Análisis

Joaquín Aurioles

La intervención de los precios

El Gobierno, o al menos parte de él, ha decidido sustituir al mercado en la fijación de precios. Lo ha hecho con los alquileres, como ayer apuntaba Fernando Faces en esta misma tribuna, con la energía y ahora abre un debate sobre el tope de los alimentos. Los analistas independientes ven inconvenientes por todas partes y los comerciantes pequeños lo perciben como un perjuicio grave e inmediato. Solo los gigantes de la distribución están encantados con la iniciativa porque les ayudará a espantar, por fin, de su mercado a los molestos pequeños comerciantes de barrio. Sólo rememorando a Oscar Wilde en que lo importante es que hablen de uno, aunque sea mal, cabe entender a la vicepresidenta segunda del Gobierno en su empeño.

La regulación de los alquileres ha acentuado la escasez de oferta y la aparición de mercados paralelos (infravivienda) o alternativos (huida a la vivienda vacacional). La cuestión es que los alquileres no están entre los precios que más han crecido durante el último año, así que, como señalaba Faces, el problema es la retirada de la oferta y no el precio, por lo que poner un tope a su crecimiento equivale a escupir contra el viento, como los hechos se encargan de demostrar.

El caso de la electricidad es especial y mantiene al gobierno desconcertado en su marea de medidas paliativas. El problema en este caso está en una regulación europea garantista de los intereses de las eléctricas. Ya conocemos lo esencial. Toda la energía se vende al precio que permite cubrir los costes de la fuente más costosa, en este caso el gas, lo que provoca que cuando su precio se dispara, también lo hace el de toda la energía eléctrica, con independencia de su procedencia, y los beneficios de quienes la producen.

El problema está en la caótica regulación y en los incentivos de las empresas a producir a costes elevados, por lo que medidas como el gravamen sobre los beneficios caídos del cielo a las eléctricas o el tope del precio del gas nunca van a conseguir resolverlo.
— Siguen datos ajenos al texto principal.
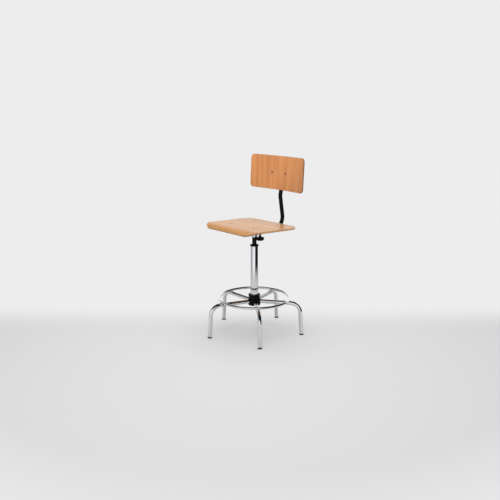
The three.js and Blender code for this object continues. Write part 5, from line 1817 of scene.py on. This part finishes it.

Sólo la caída del precio del gas o un cambio radical en la regulación podría hacerlo, pero las perspectivas de que pueda ocurrir lo primero son prácticamente inexistentes a medio plazo. La única opción sería, por tanto, cambiar la regulación con el consiguiente perjuicio para las eléctricas, que utilizarían todos sus recursos para resistirse.

Las dos posibilidades más radicales serían la presencia, al menos parcial, del sector público en el mercado con precios de referencia que estimulen la competencia y garanticen precios socialmente aceptables y, en otro extremo, la desaparición de la regulación. Esta última supondría alterar la competencia dando entrada a nuevos operadores, especialmente en el segmento de las renovables. Los gigantes del sector tendrían incentivos para invertir en fuentes baratas y buscar precios medios competitivos y garantistas de su viabilidad. Son dos opciones radicales entre las que cabrían otras intermedias más moderadas. Cualquiera de ellas tendría sus costes y exigiría una transición controlada, pero el conformismo con la situación actual solo se entiende desde la connivencia con los intereses de las grandes eléctricas.